The phenomenon of 'Palin Dudes' is fascinating, albeit a bit disturbing. Some of the quotations I read in the news recently are amazing, e.g.-
"I'm happy to vote for a hot chick". -- said by a man who no doubt thinks it would be fine for women to vote for the cutest male candidate?
"She's a mom. You can always trust a mom." -- said by a man who no doubt was a Hillary Clinton supporter in the primary elections?
Female candidates' roles as moms are intermittently the topic of discussion during campaigns, and perhaps more so in this election than others once McCain-Palin started making it an issue.
I have written before about perceptions people have of professorial offspring (freaky smart, socially dysfunctional), but I am also very interested in the role that candidate offspring play in elections, perhaps because my mother was involved in politics in our state, starting when I was in high school.

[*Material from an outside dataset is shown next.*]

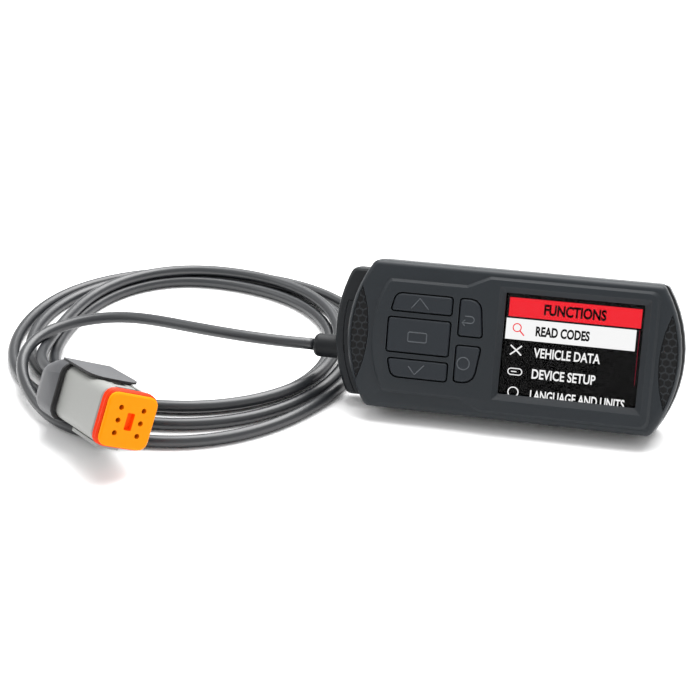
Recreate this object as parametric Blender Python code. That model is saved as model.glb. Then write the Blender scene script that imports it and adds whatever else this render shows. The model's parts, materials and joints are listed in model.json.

I did a lot of behind-the-scenes work on my mother's campaigns -- e.g. distributing flyers, making lawn signs -- but I was never a part of any public appearances. There was one particular re-election campaign, however, in which I involuntarily became an issue. My mother's opponent was the father of a Beauty Queen, in fact a recent Miss [Our State]*. He mentioned his beautiful daughter and her Miss [Our State] title in every speech and debate. My mother did not believe that the details of her kids' lives were relevant to her political life, and she repeatedly stated that she would like to discuss instead her views on the major issues.
Even at a local level, the reluctance of a mother to speak about her children leads to rumors that There Must Be Something Wrong with the kids, and probably especially the daughter. Was I hideous? Had I no talents whatsoever? In fact, I had recently graduated as valedictorian of my high school and, although clearly not a contender for Miss [Any State, City, Street or Agricultural Product], even had I been so inclined, the rumors that I was hideous didn't persist.

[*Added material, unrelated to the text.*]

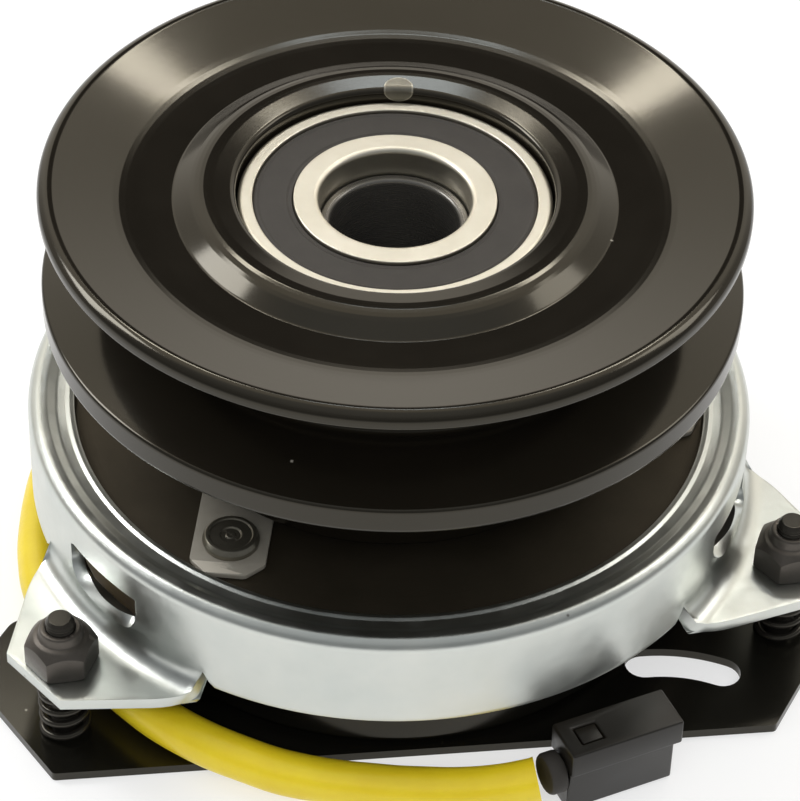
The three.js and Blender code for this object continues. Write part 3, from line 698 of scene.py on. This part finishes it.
def make_connector():
    made = [
        softened_copy("connector_housing", "plug_housing", 0.55, 3, NYLON),
        softened_copy("connector_lock", "plug_lock", 0.25, 2, NYLON),
        softened_copy("connector_wire_seal", "plug_wire_seal", 0.2, 2, SEAL_RUBBER, 50),
    ]
    made += [softened_copy(f"connector_terminal_{i}", f"plug_terminal_{i}", 0.1, 2, TIN) for i in (1, 2)]
    return made


# ---- pulley and its bearing
def make_pulley():
    z = BEARING_TOP
    upper = turned("upper_flange", [
        (28.2, z - 19.2, 0.3), (36, z - 19.2), (36, z - 8.35), (GROOVE_FLOOR, z - 8.35),
        (GROOVE_FLOOR, z - 4, 1.5), (69, z + 1.3, 0.8), (RIM, z + 2.1, 0.7), (RIM, z + 4.0, 1.9),
        (67.9, z + 5.4, 2.2), (52.1, z + 0.5, 22), (43.6, z + 0.42, 1.0), (38.0, z + 3.5, 7),
        (POCKET, z + 2.3, 1.2), (POCKET, z - 16.3, 0.2), (28.2, z - 16.3, 0.3),
    ], 288)
    finish_piece(upper, "pulley", PULLEY_COAT, "pulley_upper_half", shade=40)
    lower = turned("lower_flange", [
        (33, DRUM_LOW, 0.4), (DRUM, DRUM_LOW, 0.8), (DRUM, z - 25.5, 1.2), (48.9, z - 23.3, 1.2),
        (67.3, z - 24.6, 1), (RIM, z - 24.3, 1.6), (RIM, z - 18.5, 1.4), (68.6, z - 18.1, 0.8),
        (GROOVE_FLOOR, z - 13.2, 1.5), (GROOVE_FLOOR, z - 8.65), (41, z - 8.65), (41, DRUM_LOW + 5, 0.5),
        (24, DRUM_LOW + 5, 0.5), (24, DRUM_LOW, 0.5),
    ], 288)
    finish_piece(lower, "pulley", PULLEY_COAT, "pulley_lower_half", shade=40)
    make_stake_mark()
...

This campaign didn't last nearly as long as more recent campaigns do, but to me it seemed like a long time that a major issue was Beauty v. Brain, in which the beauty queen and the brainy girl weren't even the candidates. The father of the Beauty was widely seen as having an advantage. The beautiful daughter even wore her sash and tiara at some campaign events, whereas I spent much of that summer reading Russian novels and finishing my translation of the Aeneid (note: This was the summer of my third worst job ever).
In the end it didn't matter. My mother succeeded in politics on her own merits, despite having a strange daughter who would never be a beauty queen, and I went off to college in another state, where no one knew or cared that I had never worn a tiara.
* Random additional information: In fact, I knew my 'opponent', the beauty queen, quite well, and, had I a blog then, I would have revealed the (entirely true) story that she had tortured cats during her youth, and that she had often bragged about enjoying this. I truly loathed her, and had never thought her beautiful, having trouble getting past the cat-torturing issue.
I have long wished that beauty contests, if they must exist, would involve a lie-detector test in which each contestant is asked "Have you ever tortured small domestic pets for fun?" If such a test were administered, this particular Miss [Our State] would never have attained the tiara and her father would have had to discuss other issues in his campaign.